=== Dataset entries ===
^^^^^^^^^^^^^^^^
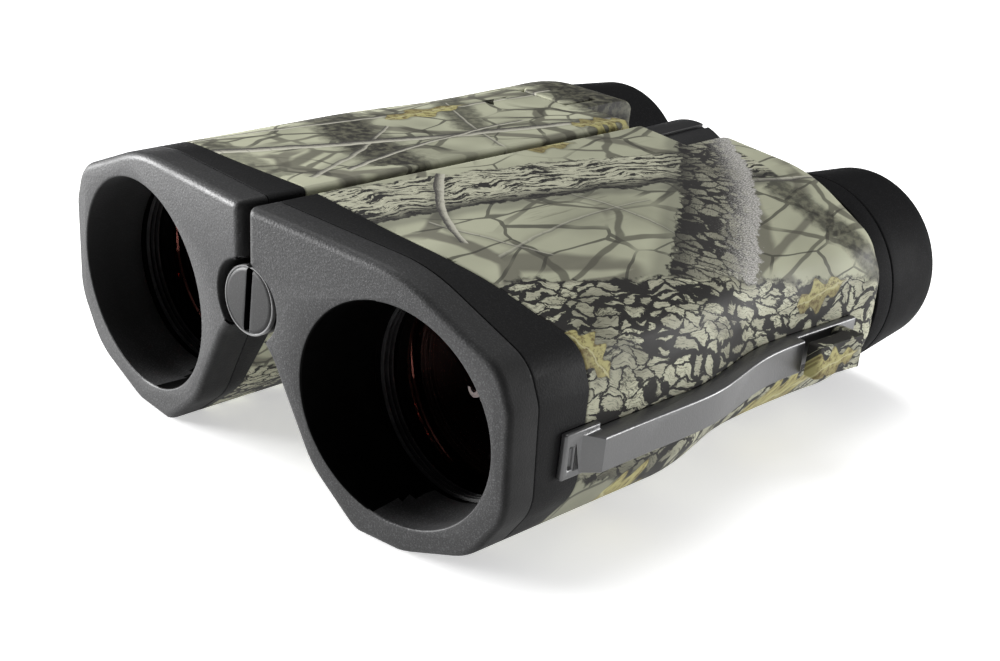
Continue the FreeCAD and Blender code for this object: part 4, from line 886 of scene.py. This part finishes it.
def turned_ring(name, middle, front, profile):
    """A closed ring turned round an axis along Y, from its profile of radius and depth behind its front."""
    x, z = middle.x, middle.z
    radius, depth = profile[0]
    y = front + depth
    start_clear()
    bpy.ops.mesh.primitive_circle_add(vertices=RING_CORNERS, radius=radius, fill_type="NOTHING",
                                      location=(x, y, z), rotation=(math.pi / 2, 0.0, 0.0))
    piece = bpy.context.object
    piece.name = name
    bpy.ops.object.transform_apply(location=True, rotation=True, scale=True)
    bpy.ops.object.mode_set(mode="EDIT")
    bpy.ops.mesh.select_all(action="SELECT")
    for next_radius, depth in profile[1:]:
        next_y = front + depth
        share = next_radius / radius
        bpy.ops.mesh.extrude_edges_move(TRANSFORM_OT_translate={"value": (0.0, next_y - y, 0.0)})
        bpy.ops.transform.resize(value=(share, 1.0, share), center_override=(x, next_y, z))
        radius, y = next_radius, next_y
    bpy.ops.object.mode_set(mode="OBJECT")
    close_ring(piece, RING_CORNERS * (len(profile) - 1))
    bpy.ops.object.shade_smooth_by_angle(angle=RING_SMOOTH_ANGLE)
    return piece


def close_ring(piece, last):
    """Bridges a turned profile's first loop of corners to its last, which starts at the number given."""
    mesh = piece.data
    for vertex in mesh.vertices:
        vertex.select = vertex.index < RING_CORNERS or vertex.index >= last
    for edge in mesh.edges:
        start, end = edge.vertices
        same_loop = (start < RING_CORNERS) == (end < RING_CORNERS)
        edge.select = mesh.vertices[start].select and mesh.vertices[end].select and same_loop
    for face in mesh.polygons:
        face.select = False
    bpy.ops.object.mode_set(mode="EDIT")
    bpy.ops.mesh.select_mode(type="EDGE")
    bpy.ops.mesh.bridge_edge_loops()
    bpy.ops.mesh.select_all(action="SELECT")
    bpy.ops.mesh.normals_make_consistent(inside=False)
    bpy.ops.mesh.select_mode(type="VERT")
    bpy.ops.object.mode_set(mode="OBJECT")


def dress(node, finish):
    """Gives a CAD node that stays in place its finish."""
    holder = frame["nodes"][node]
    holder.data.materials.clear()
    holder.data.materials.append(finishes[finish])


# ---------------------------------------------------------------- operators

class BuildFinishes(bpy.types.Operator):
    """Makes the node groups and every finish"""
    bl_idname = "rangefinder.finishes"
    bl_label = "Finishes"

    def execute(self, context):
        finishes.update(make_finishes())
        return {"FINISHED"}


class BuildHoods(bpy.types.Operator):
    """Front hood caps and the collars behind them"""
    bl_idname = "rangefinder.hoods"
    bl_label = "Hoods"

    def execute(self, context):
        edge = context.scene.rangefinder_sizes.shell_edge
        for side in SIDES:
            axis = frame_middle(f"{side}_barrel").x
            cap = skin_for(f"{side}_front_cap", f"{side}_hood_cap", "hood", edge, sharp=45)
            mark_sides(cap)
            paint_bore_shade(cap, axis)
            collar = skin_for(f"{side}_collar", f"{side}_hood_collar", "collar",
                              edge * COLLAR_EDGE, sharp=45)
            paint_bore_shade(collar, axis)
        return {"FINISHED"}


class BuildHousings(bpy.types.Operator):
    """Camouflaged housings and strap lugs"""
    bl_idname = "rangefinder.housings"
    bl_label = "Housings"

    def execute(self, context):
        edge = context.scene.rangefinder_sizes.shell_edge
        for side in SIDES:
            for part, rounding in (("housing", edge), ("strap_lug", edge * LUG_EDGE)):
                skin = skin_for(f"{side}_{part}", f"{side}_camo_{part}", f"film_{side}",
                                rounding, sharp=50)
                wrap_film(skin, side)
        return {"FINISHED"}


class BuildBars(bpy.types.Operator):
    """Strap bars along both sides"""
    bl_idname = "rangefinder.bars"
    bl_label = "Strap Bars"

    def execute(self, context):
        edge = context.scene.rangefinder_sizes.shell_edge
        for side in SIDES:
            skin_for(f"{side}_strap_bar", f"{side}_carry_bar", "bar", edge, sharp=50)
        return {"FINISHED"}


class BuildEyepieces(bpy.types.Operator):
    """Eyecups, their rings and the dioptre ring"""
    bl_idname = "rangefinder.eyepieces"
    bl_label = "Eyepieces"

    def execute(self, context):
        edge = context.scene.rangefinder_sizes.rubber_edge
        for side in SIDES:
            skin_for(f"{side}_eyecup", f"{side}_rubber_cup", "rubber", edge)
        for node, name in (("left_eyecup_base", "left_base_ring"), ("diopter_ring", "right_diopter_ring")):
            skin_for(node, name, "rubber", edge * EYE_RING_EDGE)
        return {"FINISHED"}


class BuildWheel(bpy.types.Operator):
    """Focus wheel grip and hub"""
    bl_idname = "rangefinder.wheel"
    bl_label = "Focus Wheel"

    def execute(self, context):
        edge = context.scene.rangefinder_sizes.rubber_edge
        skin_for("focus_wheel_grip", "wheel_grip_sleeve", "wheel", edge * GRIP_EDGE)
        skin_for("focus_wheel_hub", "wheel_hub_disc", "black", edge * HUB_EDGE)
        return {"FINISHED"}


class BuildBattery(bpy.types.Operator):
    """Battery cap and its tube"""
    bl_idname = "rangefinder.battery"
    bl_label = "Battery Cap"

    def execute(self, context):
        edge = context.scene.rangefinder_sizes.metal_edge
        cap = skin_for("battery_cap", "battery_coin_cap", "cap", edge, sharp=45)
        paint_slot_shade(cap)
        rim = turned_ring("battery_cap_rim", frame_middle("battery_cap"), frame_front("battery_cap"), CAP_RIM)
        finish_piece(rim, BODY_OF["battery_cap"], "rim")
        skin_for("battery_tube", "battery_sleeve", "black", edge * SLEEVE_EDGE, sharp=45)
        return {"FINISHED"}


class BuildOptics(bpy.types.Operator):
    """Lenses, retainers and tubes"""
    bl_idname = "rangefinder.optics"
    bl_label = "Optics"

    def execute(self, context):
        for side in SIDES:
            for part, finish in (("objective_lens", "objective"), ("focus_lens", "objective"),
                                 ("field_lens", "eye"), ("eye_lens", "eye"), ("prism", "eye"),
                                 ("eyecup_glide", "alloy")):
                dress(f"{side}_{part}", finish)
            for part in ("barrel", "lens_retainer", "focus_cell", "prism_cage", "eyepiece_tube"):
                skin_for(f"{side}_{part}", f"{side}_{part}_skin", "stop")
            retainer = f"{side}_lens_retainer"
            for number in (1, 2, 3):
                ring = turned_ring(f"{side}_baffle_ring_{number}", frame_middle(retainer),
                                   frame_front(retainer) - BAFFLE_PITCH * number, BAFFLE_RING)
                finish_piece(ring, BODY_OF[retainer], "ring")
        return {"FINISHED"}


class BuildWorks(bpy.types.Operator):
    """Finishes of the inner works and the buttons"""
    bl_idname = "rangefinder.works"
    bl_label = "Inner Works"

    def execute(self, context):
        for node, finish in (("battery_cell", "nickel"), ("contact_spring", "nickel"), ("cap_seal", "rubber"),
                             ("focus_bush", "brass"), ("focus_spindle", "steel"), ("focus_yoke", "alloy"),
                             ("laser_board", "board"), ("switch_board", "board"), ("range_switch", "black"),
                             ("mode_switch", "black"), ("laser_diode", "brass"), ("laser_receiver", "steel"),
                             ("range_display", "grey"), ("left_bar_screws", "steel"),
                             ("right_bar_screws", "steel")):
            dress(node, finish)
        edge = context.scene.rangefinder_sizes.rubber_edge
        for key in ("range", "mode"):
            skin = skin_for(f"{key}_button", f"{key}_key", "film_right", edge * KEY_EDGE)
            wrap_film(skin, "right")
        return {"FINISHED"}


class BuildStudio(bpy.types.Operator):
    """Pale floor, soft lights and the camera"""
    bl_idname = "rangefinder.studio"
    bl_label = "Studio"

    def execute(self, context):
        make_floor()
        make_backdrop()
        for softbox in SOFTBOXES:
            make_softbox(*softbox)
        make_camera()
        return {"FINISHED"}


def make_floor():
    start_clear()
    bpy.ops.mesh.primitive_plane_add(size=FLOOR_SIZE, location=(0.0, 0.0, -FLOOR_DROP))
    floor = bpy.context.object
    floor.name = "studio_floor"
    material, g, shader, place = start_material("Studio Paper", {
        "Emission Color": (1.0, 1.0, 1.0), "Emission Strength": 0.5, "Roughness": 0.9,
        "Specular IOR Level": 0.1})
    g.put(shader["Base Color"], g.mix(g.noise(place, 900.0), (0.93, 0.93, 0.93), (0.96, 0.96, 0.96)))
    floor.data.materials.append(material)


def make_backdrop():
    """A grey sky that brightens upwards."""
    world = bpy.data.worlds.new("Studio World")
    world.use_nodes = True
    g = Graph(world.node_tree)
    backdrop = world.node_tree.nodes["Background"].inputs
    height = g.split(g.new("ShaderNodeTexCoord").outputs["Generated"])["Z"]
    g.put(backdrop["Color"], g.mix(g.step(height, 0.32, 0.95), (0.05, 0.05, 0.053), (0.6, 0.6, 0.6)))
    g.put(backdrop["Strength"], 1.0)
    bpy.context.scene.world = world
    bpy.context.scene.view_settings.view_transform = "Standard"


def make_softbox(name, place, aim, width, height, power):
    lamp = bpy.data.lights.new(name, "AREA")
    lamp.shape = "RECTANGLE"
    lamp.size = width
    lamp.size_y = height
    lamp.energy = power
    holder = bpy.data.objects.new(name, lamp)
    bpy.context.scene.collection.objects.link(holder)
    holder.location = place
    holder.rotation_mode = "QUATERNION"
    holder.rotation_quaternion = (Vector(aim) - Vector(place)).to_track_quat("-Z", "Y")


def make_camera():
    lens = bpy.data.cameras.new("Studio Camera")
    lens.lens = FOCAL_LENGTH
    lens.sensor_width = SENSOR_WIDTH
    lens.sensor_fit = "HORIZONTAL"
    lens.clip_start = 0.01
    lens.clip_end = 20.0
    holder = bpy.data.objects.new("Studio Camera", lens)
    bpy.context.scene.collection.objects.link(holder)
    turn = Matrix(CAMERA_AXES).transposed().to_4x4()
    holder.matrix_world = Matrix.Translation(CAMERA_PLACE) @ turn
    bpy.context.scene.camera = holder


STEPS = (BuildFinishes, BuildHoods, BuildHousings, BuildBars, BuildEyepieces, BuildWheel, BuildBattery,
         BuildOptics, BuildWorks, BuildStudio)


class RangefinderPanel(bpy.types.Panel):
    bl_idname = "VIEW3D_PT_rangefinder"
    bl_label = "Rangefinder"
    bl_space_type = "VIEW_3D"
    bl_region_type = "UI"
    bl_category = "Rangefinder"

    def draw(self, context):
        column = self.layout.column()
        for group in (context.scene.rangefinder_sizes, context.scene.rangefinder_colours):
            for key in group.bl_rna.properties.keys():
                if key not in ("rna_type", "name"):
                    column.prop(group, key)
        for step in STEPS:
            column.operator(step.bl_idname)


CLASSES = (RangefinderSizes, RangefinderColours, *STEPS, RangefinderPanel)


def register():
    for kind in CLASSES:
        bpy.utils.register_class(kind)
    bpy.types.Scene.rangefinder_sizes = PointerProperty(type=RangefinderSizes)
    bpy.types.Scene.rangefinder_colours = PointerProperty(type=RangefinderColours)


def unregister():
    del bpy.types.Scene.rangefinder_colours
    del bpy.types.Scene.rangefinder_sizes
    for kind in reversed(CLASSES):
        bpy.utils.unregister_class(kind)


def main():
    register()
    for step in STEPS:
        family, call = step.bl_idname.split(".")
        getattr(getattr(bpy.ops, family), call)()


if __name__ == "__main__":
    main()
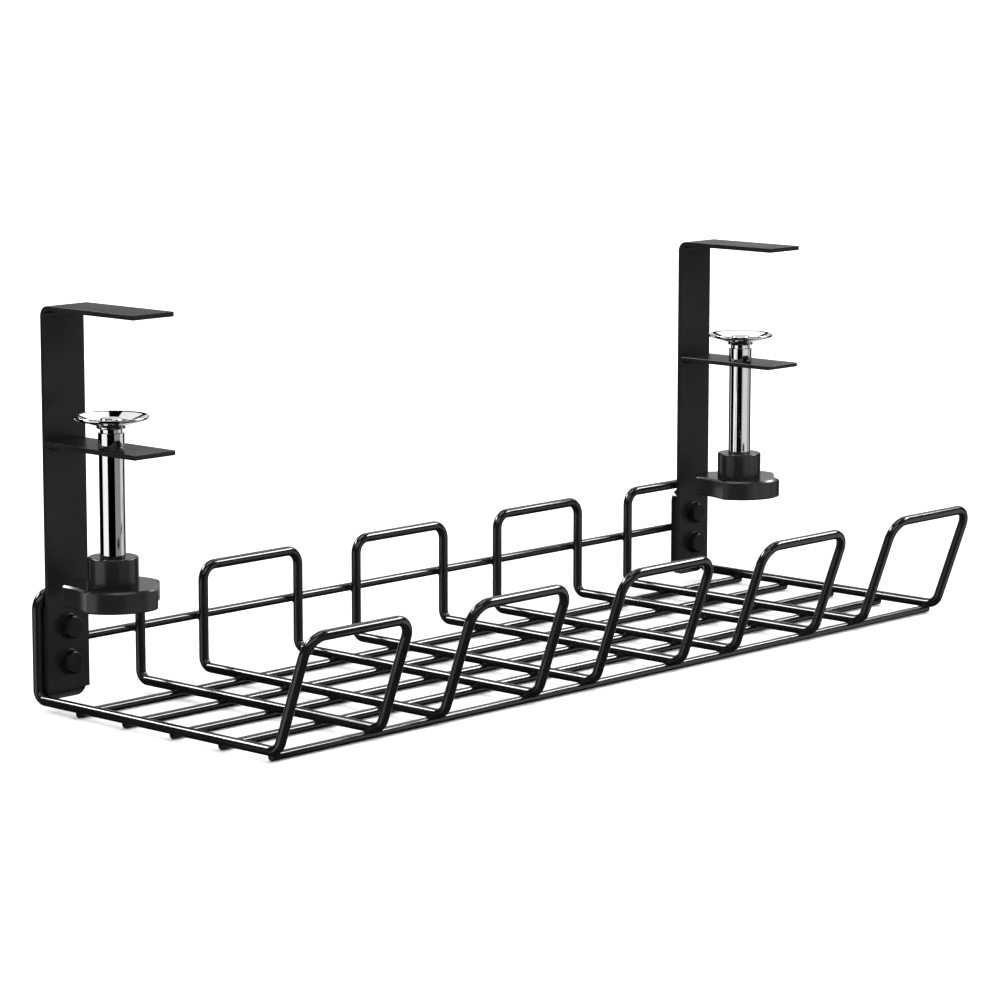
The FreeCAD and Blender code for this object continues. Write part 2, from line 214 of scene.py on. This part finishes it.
^^^^^^^^^^^^^^^^
=== Given instruction ===
The lines from the start of the entries above through the line containing "return piece" are the ones to return, please; copy them exactly and include both ends.

=== The output ===
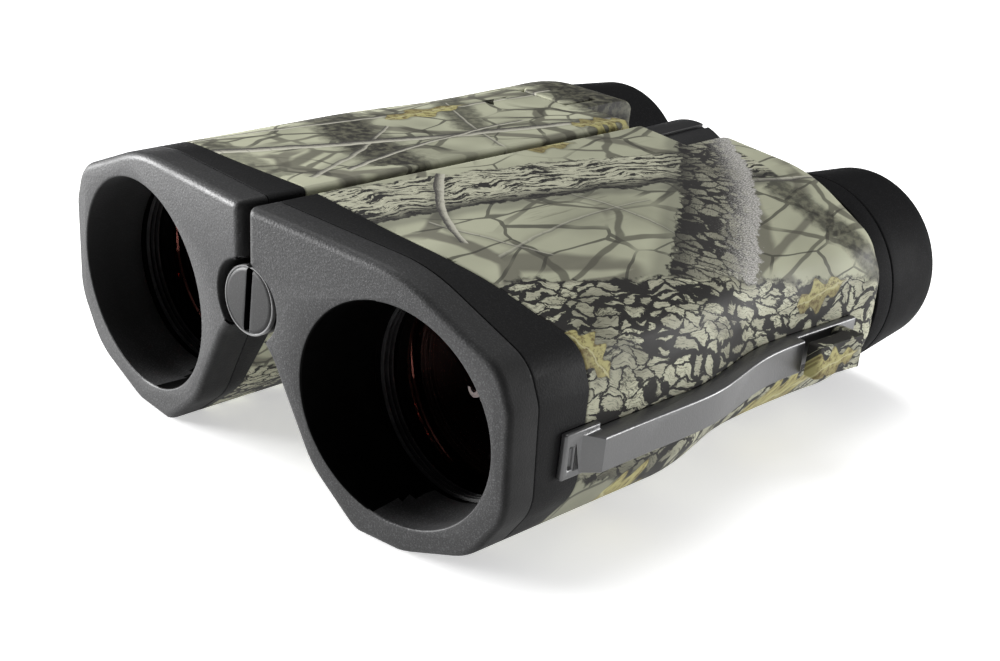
Continue the FreeCAD and Blender code for this object: part 4, from line 886 of scene.py. This part finishes it.
def turned_ring(name, middle, front, profile):
    """A closed ring turned round an axis along Y, from its profile of radius and depth behind its front."""
    x, z = middle.x, middle.z
    radius, depth = profile[0]
    y = front + depth
    start_clear()
    bpy.ops.mesh.primitive_circle_add(vertices=RING_CORNERS, radius=radius, fill_type="NOTHING",
                                      location=(x, y, z), rotation=(math.pi / 2, 0.0, 0.0))
    piece = bpy.context.object
    piece.name = name
    bpy.ops.object.transform_apply(location=True, rotation=True, scale=True)
    bpy.ops.object.mode_set(mode="EDIT")
    bpy.ops.mesh.select_all(action="SELECT")
    for next_radius, depth in profile[1:]:
        next_y = front + depth
        share = next_radius / radius
        bpy.ops.mesh.extrude_edges_move(TRANSFORM_OT_translate={"value": (0.0, next_y - y, 0.0)})
        bpy.ops.transform.resize(value=(share, 1.0, share), center_override=(x, next_y, z))
        radius, y = next_radius, next_y
    bpy.ops.object.mode_set(mode="OBJECT")
    close_ring(piece, RING_CORNERS * (len(profile) - 1))
    bpy.ops.object.shade_smooth_by_angle(angle=RING_SMOOTH_ANGLE)
    return piece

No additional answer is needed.